Ce livre est un panel d'attitudes diverses par rapport aux parents, qui va de l'adoration à la détestation en passant par des voies médianes. Mais il n'y a aucune neutralité. Les enfants ne peuvent pas se soustraire au nom de leur père, cela les suit toute leur vie, comme une chape, comme un fardeau.
À force de se pencher sur les destins humains, on risque de commencer à aimer ses héros. Ne devient-on pas alors l'"avocat du diable"?

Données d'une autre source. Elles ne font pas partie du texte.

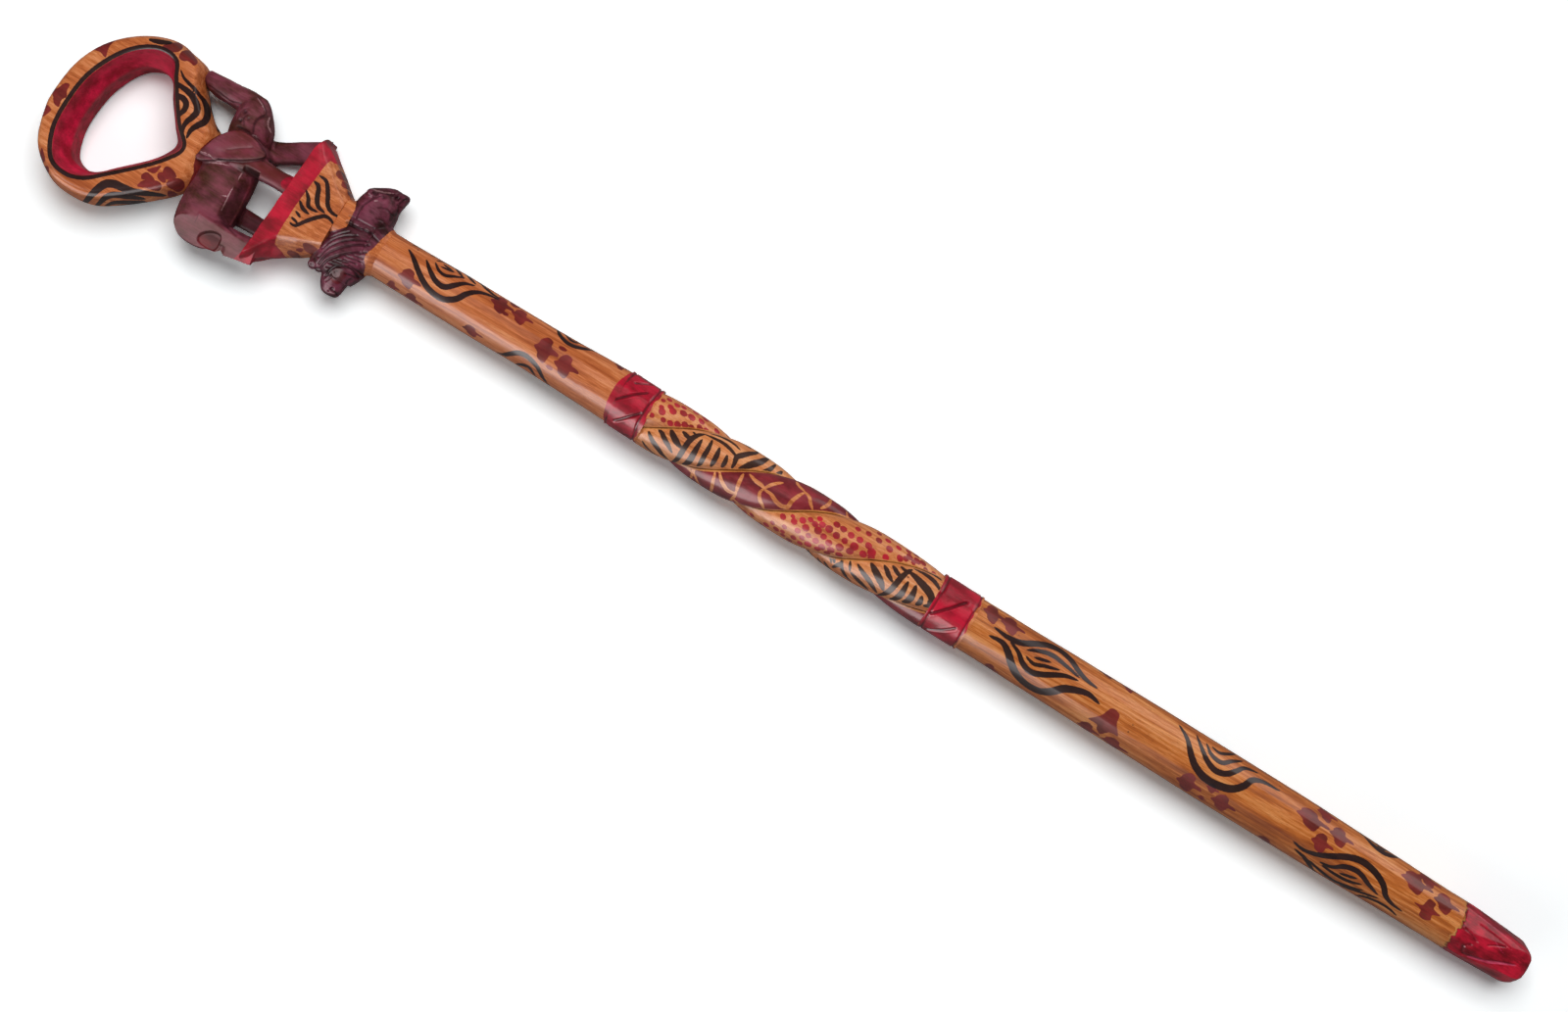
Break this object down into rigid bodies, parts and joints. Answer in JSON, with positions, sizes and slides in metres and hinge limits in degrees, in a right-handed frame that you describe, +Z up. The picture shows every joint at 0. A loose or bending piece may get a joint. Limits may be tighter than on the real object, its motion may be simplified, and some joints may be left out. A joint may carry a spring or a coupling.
{
  "type": "carved walking cane",
  "caption": "Carved wooden walking cane with a looped grip on an elephant, a plinth on a pair of feline heads, a twisted shaft between bands and a hewn tip.",
  "frame": {"origin": "centre of the bounding box at the level of the surface that the cane lies on", "axes": "+X along the cane from the grip to the tip, +Y to the side that the elephant faces, +Z up from the surface, through the grip's opening"},
  "size_m": [0.919, 0.101, 0.033],
  "materials": {
    "tan_wood": "clear gloss lacquer over bare wood, with painted strokes and blotches",
    "maroon_paint": "dark maroon stain under gloss lacquer",
    "crimson_paint": "crimson paint under gloss lacquer",
    "leopard_strand": "lacquered wood with crimson dots",
    "zebra_strand": "lacquered wood with near-black strokes",
    "giraffe_strand": "lacquered wood with maroon patches"
  },
  "bodies": {
    "root": {"elephant_body": "maroon_paint", "elephant_ear_far": "maroon_paint", "elephant_ear_near": "maroon_paint", "elephant_foreleg_far": "maroon_paint", "elephant_foreleg_near": "maroon_paint", "elephant_head": "maroon_paint", "elephant_hind_leg_far": "maroon_paint", "elephant_hind_leg_near": "maroon_paint", "elephant_trunk": "maroon_paint", "grip_loop": "tan_wood", "lion_head": "maroon_paint", "lioness_head": "maroon_paint", "lower_band": "crimson_paint", "lower_shaft": "tan_wood", "neck_collar": "maroon_paint", "plinth_body": "tan_wood", "plinth_top": "crimson_paint", "tip": "crimson_paint", "twist_giraffe_strand": "giraffe_strand", "twist_leopard_strand": "leopard_strand", "twist_zebra_strand": "zebra_strand", "upper_band": "crimson_paint", "upper_shaft": "tan_wood"}
  },
  "joints": []
}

"Absolument pas! — s'insurge Tania Crasnianski, — J'ai une formation d'avocat pénaliste, ça m'a permis de prendre du recul par rapport à ça. J'ai toujours été très intéressée par les gens qui sont mis à l'écart de la société. Je pense que cela me permet de ne pas juger, de rester dans le factuel historique, sans pour autant prendre leur parti, ni adhérer à quelque thèse que ce soit, sans justifier quoi que ce soit. Ce sont des théories dépassées. Aujourd'hui, analyser cette période de l'histoire, ce n'est pas la justifier ou y adhérer."

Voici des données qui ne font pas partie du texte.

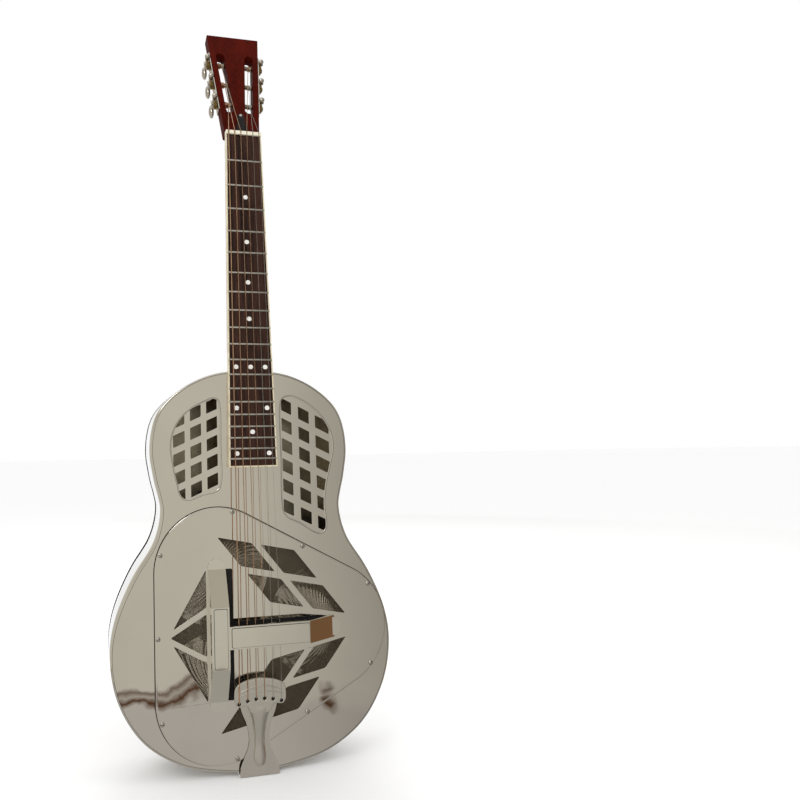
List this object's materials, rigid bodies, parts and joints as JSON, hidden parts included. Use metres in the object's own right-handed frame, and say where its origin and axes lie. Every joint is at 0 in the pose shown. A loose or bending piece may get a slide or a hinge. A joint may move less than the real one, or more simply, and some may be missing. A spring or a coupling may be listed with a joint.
{
  "type": "resonator guitar",
  "caption": "Metal-bodied resonator guitar with a T-shaped bridge cover over spun cones, lattice sound grilles, a slotted headstock and side tuners.",
  "frame": {"origin": "where a wall hanger holds the guitar: on the centre line, inside the neck just above the nut, where the headstock flares out over the arms of the hanger", "axes": "+Z along the neck towards the headstock, -Y out of the front of the guitar, +X towards the treble side"},
  "size_m": [0.3542, 0.107, 0.9725],
  "materials": {
    "body_nickel": "mirror-polished nickel plate on sheet brass",
    "cover_nickel": "mirror-polished nickel plate, pressed sheet",
    "tailpiece_nickel": "polished nickel plate on a cast comb and a sheet strap",
    "well_metal": "plain dull sheet",
    "cone_aluminium": "spun bare aluminium with turning marks",
    "bridge_aluminium": "cast, rubbed smooth",
    "saddle_maple": "bare maple",
    "screen_mesh": "fine woven wire",
    "screw_steel": "bright domed screw heads",
    "neck_mahogany": "red-brown stained mahogany under gloss lacquer",
    "stick_maple": "bare maple",
    "rod_steel": "plain rod",
    "board_rosewood": "oiled dark rosewood with nickel-silver frets and pearl dots",
    "binding_cream": "cream binding, softly polished",
    "black_plastic": "black laminate",
    "string_bronze": "bronze-wound",
    "string_steel": "plain steel wire",
    "tuner_nickel": "polished nickel",
    "gear_brass": "aged brass",
    "post_steel": "satin nickel-plated steel"
  },
  "bodies": {
    "root": {"top_plate": "body_nickel", "side_rim": "body_nickel", "back_plate": "body_nickel", "grille_bass": "cover_nickel", "grille_treble": "cover_nickel", "sound_well": "well_metal", "cone_bass_upper": "cone_aluminium", "cone_bass_lower": "cone_aluminium", "cone_treble": "cone_aluminium", "t_bridge": "bridge_aluminium", "saddle": "saddle_maple", "cover_plate": "cover_nickel", "cover_screen": "screen_mesh", "cover_screw_1": "screw_steel", "cover_screw_2": "screw_steel", "cover_screw_3": "screw_steel", "cover_screw_4": "screw_steel", "cover_screw_5": "screw_steel", "cover_screw_6": "screw_steel", "cover_screw_7": "screw_steel", "cover_screw_8": "screw_steel", "cover_screw_9": "screw_steel", "bridge_cover": "cover_nickel", "tailpiece": "tailpiece_nickel", "tail_strap": "tailpiece_nickel", "neck": "neck_mahogany", "truss_rod": "rod_steel", "neck_stick": "stick_maple", "fretboard": "board_rosewood", "fretboard_binding": "binding_cream", "nut": "binding_cream", "truss_rod_cover": "black_plastic", "truss_cover_screw": "screw_steel", "tuner_plate_bass": "tuner_nickel", "tuner_plate_treble": "tuner_nickel", "string_1": "string_steel", "string_2": "string_steel", "string_3": "string_bronze", "string_4": "string_bronze", "string_5": "string_bronze", "string_6": "string_bronze"},
    "tuner_key_1": {"tuner_key_1": "tuner_nickel"},
    "post_1": {"string_post_1": "post_steel", "tuner_gear_1": "gear_brass"},
    "tuner_key_2": {"tuner_key_2": "tuner_nickel"},
    "post_2": {"string_post_2": "post_steel", "tuner_gear_2": "gear_brass"},
    "tuner_key_3": {"tuner_key_3": "tuner_nickel"},
    "post_3": {"string_post_3": "post_steel", "tuner_gear_3": "gear_brass"},
    "tuner_key_4": {"tuner_key_4": "tuner_nickel"},
    "post_4": {"string_post_4": "post_steel", "tuner_gear_4": "gear_brass"},
    "tuner_key_5": {"tuner_key_5": "tuner_nickel"},
    "post_5": {"string_post_5": "post_steel", "tuner_gear_5": "gear_brass"},
    "tuner_key_6": {"tuner_key_6": "tuner_nickel"},
    "post_6": {"string_post_6": "post_steel", "tuner_gear_6": "gear_brass"}
  },
  "joints": [
    {"name": "tuner_1_turn", "type": "hinge", "parent": "root", "child": "tuner_key_1", "pos_m": [0.03258, 0.00442, 0.04747], "axis": [0, 0.9659, -0.2588], "continuous": true},
    {"name": "post_1_turn", "type": "hinge", "parent": "root", "child": "post_1", "pos_m": [0.02773, 0.00231, 0.0396], "axis": [0.997, -0.0202, -0.0753], "continuous": true},
    {"name": "tuner_2_turn", "type": "hinge", "parent": "root", "child": "tuner_key_2", "pos_m": [0.03528, 0.01332, 0.08069], "axis": [0, 0.9659, -0.2588], "continuous": true},
    {"name": "post_2_turn", "type": "hinge", "parent": "root", "child": "post_2", "pos_m": [0.03043, 0.01121, 0.07282], "axis": [0.997, -0.0202, -0.0753], "continuous": true},
    {"name": "tuner_3_turn", "type": "hinge", "parent": "root", "child": "tuner_key_3", "pos_m": [0.03797, 0.02223, 0.11391], "axis": [0, 0.9659, -0.2588], "continuous": true},
    {"name": "post_3_turn", "type": "hinge", "parent": "root", "child": "post_3", "pos_m": [0.03312, 0.02012, 0.10604], "axis": [0.997, -0.0202, -0.0753], "continuous": true},
    {"name": "tuner_4_turn", "type": "hinge", "parent": "root", "child": "tuner_key_4", "pos_m": [-0.03797, 0.02223, 0.11391], "axis": [0, 0.9659, -0.2588], "continuous": true},
    {"name": "post_4_turn", "type": "hinge", "parent": "root", "child": "post_4", "pos_m": [-0.03312, 0.02012, 0.10604], "axis": [-0.997, -0.0202, -0.0753], "continuous": true},
    {"name": "tuner_5_turn", "type": "hinge", "parent": "root", "child": "tuner_key_5", "pos_m": [-0.03528, 0.01332, 0.08069], "axis": [0, 0.9659, -0.2588], "continuous": true},
    {"name": "post_5_turn", "type": "hinge", "parent": "root", "child": "post_5", "pos_m": [-0.03043, 0.01121, 0.07282], "axis": [-0.997, -0.0202, -0.0753], "continuous": true},
    {"name": "tuner_6_turn", "type": "hinge", "parent": "root", "child": "tuner_key_6", "pos_m": [-0.03258, 0.00442, 0.04747], "axis": [0, 0.9659, -0.2588], "continuous": true},
    {"name": "post_6_turn", "type": "hinge", "parent": "root", "child": "post_6", "pos_m": [-0.02773, 0.00231, 0.0396], "axis": [-0.997, -0.0202, -0.0753], "continuous": true}
  ],
  "couplings": [
    {"joint": "post_1_turn", "follows": "tuner_1_turn", "ratio": 0.071429},
    {"joint": "post_2_turn", "follows": "tuner_2_turn", "ratio": 0.071429},
    {"joint": "post_3_turn", "follows": "tuner_3_turn", "ratio": 0.071429},
    {"joint": "post_4_turn", "follows": "tuner_4_turn", "ratio": 0.071429},
    {"joint": "post_5_turn", "follows": "tuner_5_turn", "ratio": 0.071429},
    {"joint": "post_6_turn", "follows": "tuner_6_turn", "ratio": 0.071429}
  ]
}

Une certaine partie des leaders et fonctionnaires nazis se sont réfugiés un peu partout dans le monde. Certains ont joué un rôle dans la renaissance de cellules néo-nazies en Europe. Pour certains, ils ont contribué à maintenir une mouvance sous-jacente, qui malheureusement existe encore. Les enfants dont parle l'auteur dans son livre ont tous vécu en Allemagne. Aucun n'est parti à l'étranger, ils sont restés dans leur pays.
Tania Crasnianski à des origines multiples: allemande, française et russe. Elle sait à quel point on identifie l'Allemagne au nazisme. Ce qui l'intéresse, c'est le poids du passé sur nos vies.
« Ces défilés sont annuels. Ce qui est malheureux c'est qu'il semble que le nombre de personnes qui y participent soit en augmentation, — déplore Tania Crasnianski, — S'ils existaient avec un nombre extrêmement restreint, anecdotique, cela aurait pu être acceptable. Mais on a le sentiment à l'heure actuelle, avec ce qui se passe en Europe, que l'on assiste à un succès grandissant de ces défilés, avec un plus grand nombre de participants.
En ce sens, c'est un malheureux retour à l'histoire. Revenir vénérer cet épisode de l'histoire 75 ans après, c'est extrêmement triste ».
« Aujourd'hui, lorsqu'on assiste à ces mouvements, on voit que ceux qui y participent n'ont aucune idée de l'histoire, — croit Tania Crasnianski, — Qu'ils adhèrent d'une façon simpliste à des mouvements dont ils ne comprennent ni les tenants ni les aboutissants."
Une question logique se pose: cette attitude "simpliste" vient-elle de l'enseignement de l'histoire à l'école et de la qualité d'enseignement de l'histoire? "Je ne peux pas juger, parce que chaque pays a son enseignement. J'estime qu'il est important que les enfants d'aujourd'hui continuent à étudier cette période de l'histoire pour qu'elle ne se reproduise jamais.
En répondant a la question de savoir sur quel thème elle comptait désormais travailler, Tania Crasnianski soulève un pan du mystère: "Ce sera sur les hommes d'influence, les relations entre les éminents hommes politiques du XXe siècle et leurs médecins. Je retombe évidemment sur Hitler et son médecin Morel. Et là, de nouveau, je suis devant la problématique des sources françaises que j'ai consultées pour mon précédent livre."
Tania Crasnianski ne porte pas de jugement sur les vies de petites et de grandes personnes face à la grandeur de l'Histoire qui dépasse le simple destin. Elle ne fait pas non plus de plaidoirie pour ces criminels volontaires ou involontaires, obstinés ou repentis, elle brasse une série de portraits, une mosaïque de destins… qui dessinent une fresque de la grande Histoire.